Barta, Oreg Kiraly, Dulo Aszu 6 Puttonyos Barta 2016 imported by Corney & Barrow. From a tiny family-owned winery, just 786 bottles of this incredible 2016 vintage Aszu were produced. Wild honey, ripe rocha pear, baked apple and ginger marmalade are held in check by a gentle, but persistent acidity. Alcohol is 9.5%. This was awarded a platinum medal, with 97 points and it is definitely one to seek out and lay down.
Mad, Nyulászó, Grand Cru, Aszú, 2017 imported by Alliance Wine, from the village of Mád, high in the Tokaj region, in volcanic soils, a blend of Furmint and Hárslevelū, an elegant and hugely complex wine, with ripe pineapple, mango, quince, bruised apple and candied citrus, all perfectly balanced. Not only did Mad scoop a gold medal at Decanter but it was also shortlisted for white wine producer of the year at the International Wine and Spirit Competition last year.
Grand Tokaj, Esszencia, 2013 imported by Pol Roger Agencies. A quite extraordinary sweet wine, a platinum-winning blend of Furmint, Hárslevelū and Sárgamuskotály (aka Muscat à Petits Grains), unctuously rich, smoky and complex with bees wax, marmalade and candied apricot. With RS of 520g p/l, so dense and syrupy that it can be served on a spoon, there’s a balancing orchard fruit acidity and the overall effect is extraordinary… it lingers for what feels like a lifetime.
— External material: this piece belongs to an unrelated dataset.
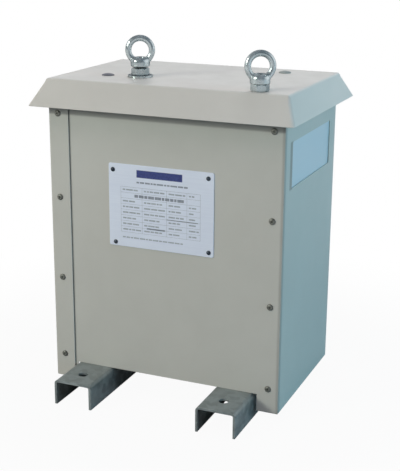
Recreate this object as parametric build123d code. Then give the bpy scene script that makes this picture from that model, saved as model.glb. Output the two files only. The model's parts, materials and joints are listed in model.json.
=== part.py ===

Patricius Aszú 6 Puttonyos 2017, imported by Enotria & Coe, from a state-of-the-art cellar beneath a 300-year-old house, a former Hungarian ‘winery of the year’, a blend of Furmint, Hárslevelū and Zeta (the latter a crossing of Furmint and Bouvier generally used as a blending component), a platinum medal winner with 98 points, oozing with ripe orchard fruits, mountain honey and lemon Turkish Delight, there’s a gentle, juicy acid line, through to the long, rocha pear-fused finish.